[Work to do]
Print all the data, keeping every line exactly as it is.

[Given information]
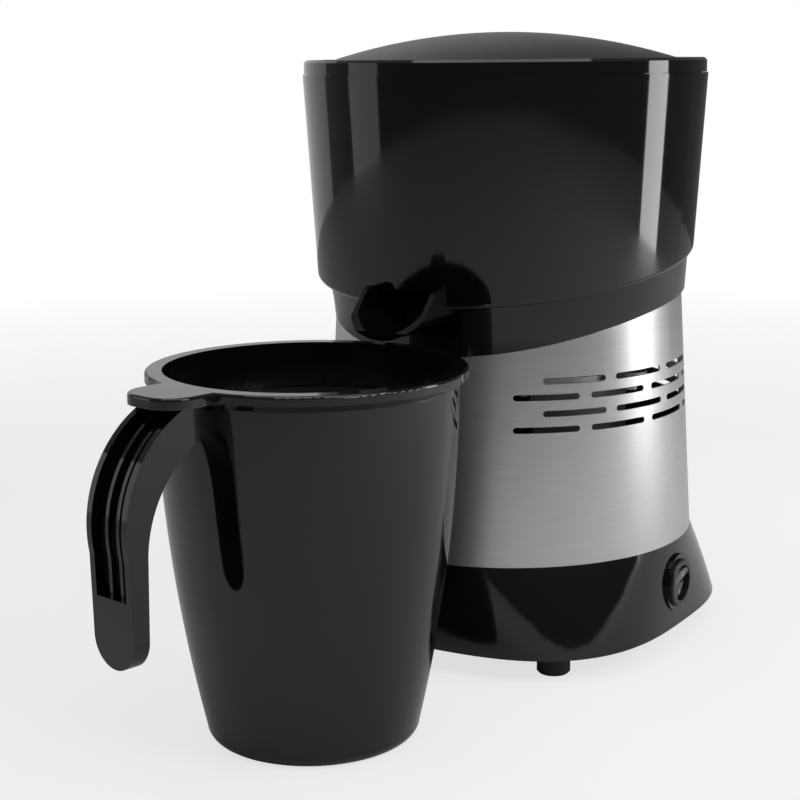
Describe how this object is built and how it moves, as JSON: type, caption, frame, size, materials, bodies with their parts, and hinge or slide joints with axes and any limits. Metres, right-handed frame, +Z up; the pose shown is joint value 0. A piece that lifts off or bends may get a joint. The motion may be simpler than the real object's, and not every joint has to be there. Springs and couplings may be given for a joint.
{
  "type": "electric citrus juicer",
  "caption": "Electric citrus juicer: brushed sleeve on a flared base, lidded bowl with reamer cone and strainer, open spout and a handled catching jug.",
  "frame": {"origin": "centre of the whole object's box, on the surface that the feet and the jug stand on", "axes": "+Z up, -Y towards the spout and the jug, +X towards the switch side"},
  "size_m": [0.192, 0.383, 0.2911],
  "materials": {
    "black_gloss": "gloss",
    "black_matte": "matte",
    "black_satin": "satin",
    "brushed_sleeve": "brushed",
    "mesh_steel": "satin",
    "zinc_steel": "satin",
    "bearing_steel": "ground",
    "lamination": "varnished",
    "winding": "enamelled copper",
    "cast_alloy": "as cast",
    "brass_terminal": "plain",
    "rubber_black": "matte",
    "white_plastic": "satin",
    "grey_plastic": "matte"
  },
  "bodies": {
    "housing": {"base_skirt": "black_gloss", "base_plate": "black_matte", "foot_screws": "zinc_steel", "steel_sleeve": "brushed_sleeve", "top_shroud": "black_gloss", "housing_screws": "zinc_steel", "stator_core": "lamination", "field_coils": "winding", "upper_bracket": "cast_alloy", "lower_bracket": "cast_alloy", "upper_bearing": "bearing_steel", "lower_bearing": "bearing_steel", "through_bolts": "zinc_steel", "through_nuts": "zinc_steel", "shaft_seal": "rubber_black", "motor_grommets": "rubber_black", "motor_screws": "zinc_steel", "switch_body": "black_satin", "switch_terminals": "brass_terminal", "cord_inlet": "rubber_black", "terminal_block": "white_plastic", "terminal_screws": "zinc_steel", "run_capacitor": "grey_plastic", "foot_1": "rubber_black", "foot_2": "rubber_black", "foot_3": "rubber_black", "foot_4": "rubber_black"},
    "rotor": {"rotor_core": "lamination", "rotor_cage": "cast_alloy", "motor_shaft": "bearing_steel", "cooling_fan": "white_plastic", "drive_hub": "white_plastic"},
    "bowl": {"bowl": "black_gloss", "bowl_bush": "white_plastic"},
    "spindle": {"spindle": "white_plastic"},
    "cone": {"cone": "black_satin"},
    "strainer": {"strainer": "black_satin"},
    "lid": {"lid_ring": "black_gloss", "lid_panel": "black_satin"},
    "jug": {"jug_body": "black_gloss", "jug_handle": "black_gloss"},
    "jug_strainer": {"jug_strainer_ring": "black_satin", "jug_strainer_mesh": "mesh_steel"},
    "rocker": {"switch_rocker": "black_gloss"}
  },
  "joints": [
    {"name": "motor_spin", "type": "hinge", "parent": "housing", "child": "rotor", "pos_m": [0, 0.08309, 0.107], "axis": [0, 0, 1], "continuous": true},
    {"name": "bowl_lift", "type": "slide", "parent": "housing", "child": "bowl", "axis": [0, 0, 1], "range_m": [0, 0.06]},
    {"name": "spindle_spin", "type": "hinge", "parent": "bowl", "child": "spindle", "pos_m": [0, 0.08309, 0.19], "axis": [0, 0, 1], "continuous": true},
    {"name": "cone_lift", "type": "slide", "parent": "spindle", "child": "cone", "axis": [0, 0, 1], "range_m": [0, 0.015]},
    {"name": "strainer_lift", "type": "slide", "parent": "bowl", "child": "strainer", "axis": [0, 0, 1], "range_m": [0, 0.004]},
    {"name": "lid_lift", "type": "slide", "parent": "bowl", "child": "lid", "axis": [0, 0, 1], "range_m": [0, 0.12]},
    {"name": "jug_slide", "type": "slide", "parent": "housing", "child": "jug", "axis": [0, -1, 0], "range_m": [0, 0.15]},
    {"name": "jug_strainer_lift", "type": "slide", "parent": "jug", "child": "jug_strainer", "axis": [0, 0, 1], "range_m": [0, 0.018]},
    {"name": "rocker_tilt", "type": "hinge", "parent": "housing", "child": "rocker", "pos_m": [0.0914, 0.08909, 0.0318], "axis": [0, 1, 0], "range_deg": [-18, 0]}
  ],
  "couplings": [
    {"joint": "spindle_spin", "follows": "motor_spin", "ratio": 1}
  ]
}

[Written response]
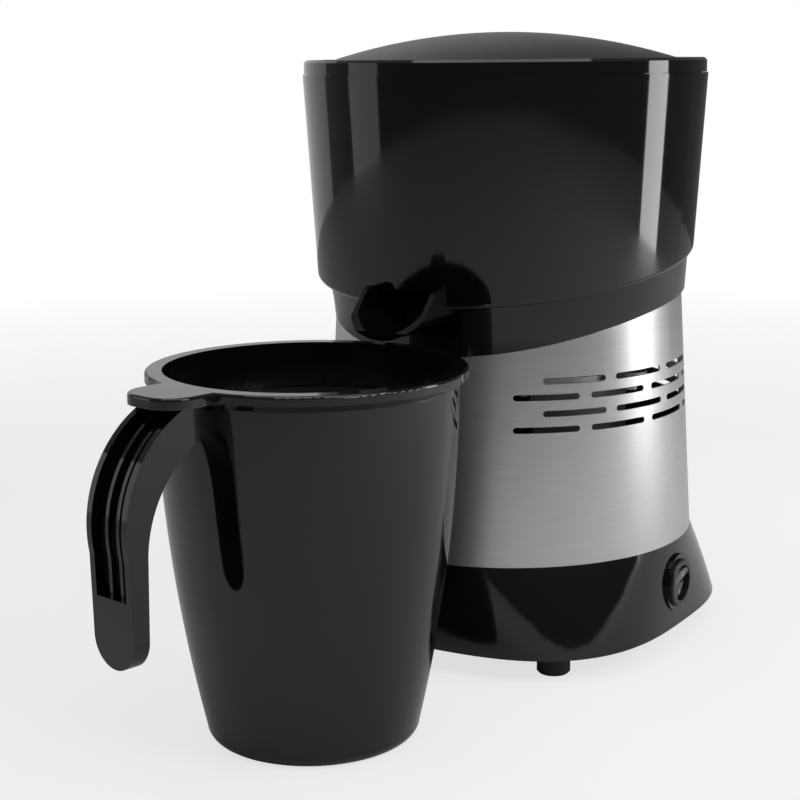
Describe how this object is built and how it moves, as JSON: type, caption, frame, size, materials, bodies with their parts, and hinge or slide joints with axes and any limits. Metres, right-handed frame, +Z up; the pose shown is joint value 0. A piece that lifts off or bends may get a joint. The motion may be simpler than the real object's, and not every joint has to be there. Springs and couplings may be given for a joint.
{
  "type": "electric citrus juicer",
  "caption": "Electric citrus juicer: brushed sleeve on a flared base, lidded bowl with reamer cone and strainer, open spout and a handled catching jug.",
  "frame": {"origin": "centre of the whole object's box, on the surface that the feet and the jug stand on", "axes": "+Z up, -Y towards the spout and the jug, +X towards the switch side"},
  "size_m": [0.192, 0.383, 0.2911],
  "materials": {
    "black_gloss": "gloss",
    "black_matte": "matte",
    "black_satin": "satin",
    "brushed_sleeve": "brushed",
    "mesh_steel": "satin",
    "zinc_steel": "satin",
    "bearing_steel": "ground",
    "lamination": "varnished",
    "winding": "enamelled copper",
    "cast_alloy": "as cast",
    "brass_terminal": "plain",
    "rubber_black": "matte",
    "white_plastic": "satin",
    "grey_plastic": "matte"
  },
  "bodies": {
    "housing": {"base_skirt": "black_gloss", "base_plate": "black_matte", "foot_screws": "zinc_steel", "steel_sleeve": "brushed_sleeve", "top_shroud": "black_gloss", "housing_screws": "zinc_steel", "stator_core": "lamination", "field_coils": "winding", "upper_bracket": "cast_alloy", "lower_bracket": "cast_alloy", "upper_bearing": "bearing_steel", "lower_bearing": "bearing_steel", "through_bolts": "zinc_steel", "through_nuts": "zinc_steel", "shaft_seal": "rubber_black", "motor_grommets": "rubber_black", "motor_screws": "zinc_steel", "switch_body": "black_satin", "switch_terminals": "brass_terminal", "cord_inlet": "rubber_black", "terminal_block": "white_plastic", "terminal_screws": "zinc_steel", "run_capacitor": "grey_plastic", "foot_1": "rubber_black", "foot_2": "rubber_black", "foot_3": "rubber_black", "foot_4": "rubber_black"},
    "rotor": {"rotor_core": "lamination", "rotor_cage": "cast_alloy", "motor_shaft": "bearing_steel", "cooling_fan": "white_plastic", "drive_hub": "white_plastic"},
    "bowl": {"bowl": "black_gloss", "bowl_bush": "white_plastic"},
    "spindle": {"spindle": "white_plastic"},
    "cone": {"cone": "black_satin"},
    "strainer": {"strainer": "black_satin"},
    "lid": {"lid_ring": "black_gloss", "lid_panel": "black_satin"},
    "jug": {"jug_body": "black_gloss", "jug_handle": "black_gloss"},
    "jug_strainer": {"jug_strainer_ring": "black_satin", "jug_strainer_mesh": "mesh_steel"},
    "rocker": {"switch_rocker": "black_gloss"}
  },
  "joints": [
    {"name": "motor_spin", "type": "hinge", "parent": "housing", "child": "rotor", "pos_m": [0, 0.08309, 0.107], "axis": [0, 0, 1], "continuous": true},
    {"name": "bowl_lift", "type": "slide", "parent": "housing", "child": "bowl", "axis": [0, 0, 1], "range_m": [0, 0.06]},
    {"name": "spindle_spin", "type": "hinge", "parent": "bowl", "child": "spindle", "pos_m": [0, 0.08309, 0.19], "axis": [0, 0, 1], "continuous": true},
    {"name": "cone_lift", "type": "slide", "parent": "spindle", "child": "cone", "axis": [0, 0, 1], "range_m": [0, 0.015]},
    {"name": "strainer_lift", "type": "slide", "parent": "bowl", "child": "strainer", "axis": [0, 0, 1], "range_m": [0, 0.004]},
    {"name": "lid_lift", "type": "slide", "parent": "bowl", "child": "lid", "axis": [0, 0, 1], "range_m": [0, 0.12]},
    {"name": "jug_slide", "type": "slide", "parent": "housing", "child": "jug", "axis": [0, -1, 0], "range_m": [0, 0.15]},
    {"name": "jug_strainer_lift", "type": "slide", "parent": "jug", "child": "jug_strainer", "axis": [0, 0, 1], "range_m": [0, 0.018]},
    {"name": "rocker_tilt", "type": "hinge", "parent": "housing", "child": "rocker", "pos_m": [0.0914, 0.08909, 0.0318], "axis": [0, 1, 0], "range_deg": [-18, 0]}
  ],
  "couplings": [
    {"joint": "spindle_spin", "follows": "motor_spin", "ratio": 1}
  ]
}